Perhaps the boot camp that best prepared Waight Keller for Chloé was the drilling under Tom Ford at Gucci, where she landed in 2000. This was Ford’s heyday at Gucci, when the brand’s image was so sharp and so seamless it looked laser-cut. Ford was responsible for that. “He’s extremely rigorous about things,” says Waight Keller. “That’s something that’s always been in the back of my mind at Chloé—making sure the message is very consistent. I’m the guardian of the brand.” She learned another lesson at Gucci, too: when to soften the hard-edged story line. “As much as I loved working with Tom, you get to a point where you feel a bit saturated with the look. You’re thinking, Oh God, do I need another tight skirt? It’s about adaptability—understanding the flow of fashion, which I try to sense intuitively all the time.”

If there was a bump along the way to Chloé, it may have been Paris itself, with its brittle codes and persnickety way of doing things. At first, it threw Waight Keller. “When you live here, you have a very different perception than most people’s romantic notion of Paris. It’s quite an uncompromising city; you have to fit your personal life to it, not the other way around. Sometimes you can be really irritated by it.”

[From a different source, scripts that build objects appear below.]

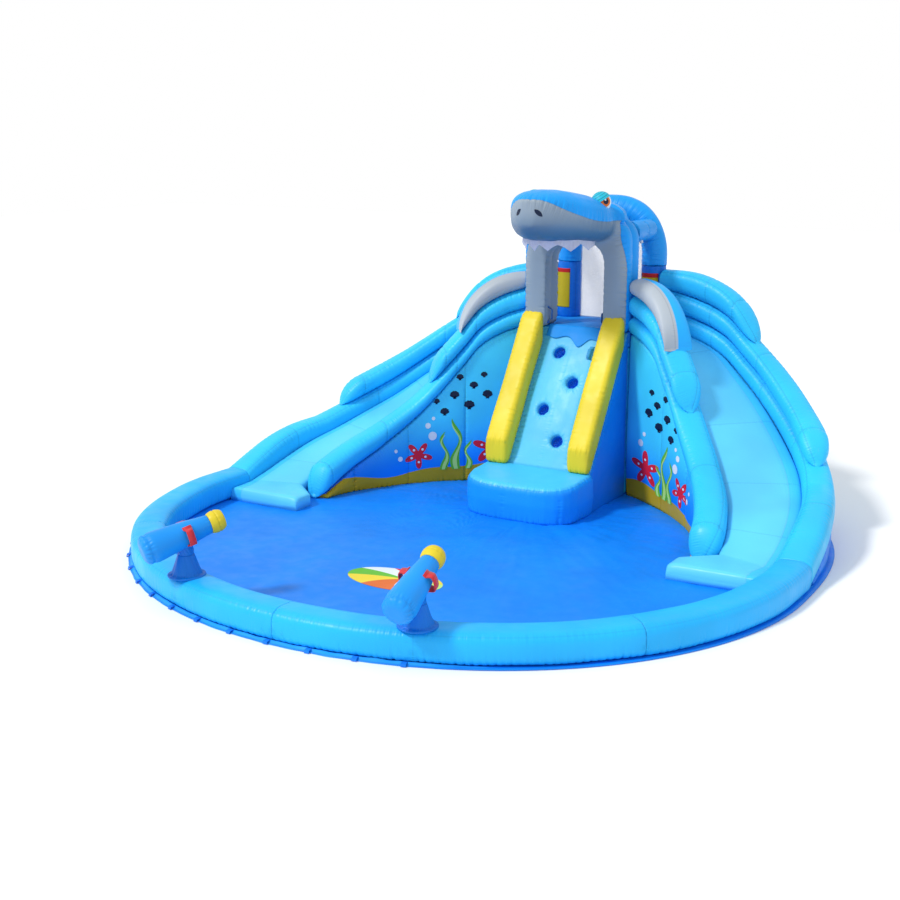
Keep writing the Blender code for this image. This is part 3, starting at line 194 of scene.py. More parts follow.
def smooth_through(points, at):
    """A smooth curve through a few points, read at one place."""
    if at <= points[0][0]:
        return points[0][1]
    for index in range(len(points) - 1):
        x0, y0 = points[index]
        x1, y1 = points[index + 1]
        if at <= x1:
            break
    else:
        return points[-1][1]

    def slope(k):
        low = points[max(k - 1, 0)]
        high = points[min(k + 1, len(points) - 1)]
        return (high[1] - low[1]) / (high[0] - low[0])

    span = x1 - x0
    t = (at - x0) / span
    rise = slope(index) * span
    fall = slope(index + 1) * span
    a = 2 * t**3 - 3 * t**2 + 1
    b = t**3 - 2 * t**2 + t
    c = -2 * t**3 + 3 * t**2
    d = t**3 - t**2
    return a * y0 + b * rise + c * y1 + d * fall


class Plan:
    """A line on the ground, walked by share of its length from 0 to 1."""

    def __init__(self, points):
        self.points = [Vector((x, y + POOL_Y)) for x, y in points]
        self.reach = [0.0]
        for start, end in zip(self.points, self.points[1:]):
            self.reach.append(self.reach[-1] + (end - start).length)
        self.length = self.reach[-1]

    def spot(self, share):
        goal = clamp(share) * self.length
        high = min(bisect_right(self.reach, goal), len(self.points) - 1)
        low = high - 1
        t = (goal - self.reach[low]) / (self.reach[high] - self.reach[low])
        return self.points[low].lerp(self.points[high], t)

    def beside(self, share, offset):
        """A spot moved sideways, away from the pool where offset is positive."""
        heading = (self.spot(share + 0.01) - self.spot(share - 0.01)).normalized()
        side = Vector((-heading.y, heading.x))
        return self.spot(share) + side * offset


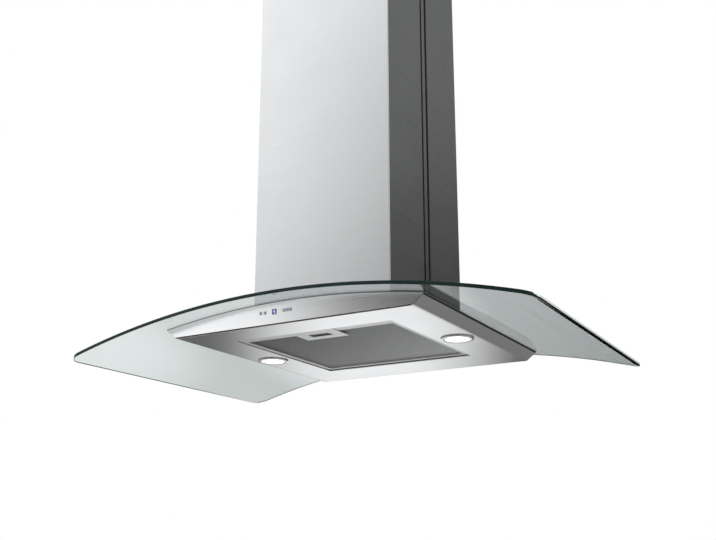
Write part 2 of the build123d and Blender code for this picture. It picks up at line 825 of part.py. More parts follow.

But as she has throughout her unlikely journey here, Waight Keller adapted and ultimately thrived. She has learned to love the afternoon light from her corner study, where she flops on the sofa when she gets back from the studio. She walks Harrison to school every morning and plays tennis with the twins every weekend in the Bois de Boulogne, just across the street. The butcher says bonjour now. She’s made Paris work for her. At Chloé, she has turned Paris’s insular, uncompromising standards to her advantage, too. “It’s allowed me to work with fabrics I’ve never worked with before, like lace. Lace has since become a huge part of my signature. For me, that’s quite empowering,” she says. “In the beginning, somebody in the atelier told me, ‘We don’t care what’s going on elsewhere; Paris only competes with itself.’ I think that’s what makes Paris the strongest and most creative city in many ways. There are things that are frustrating, but then you change what works for you.”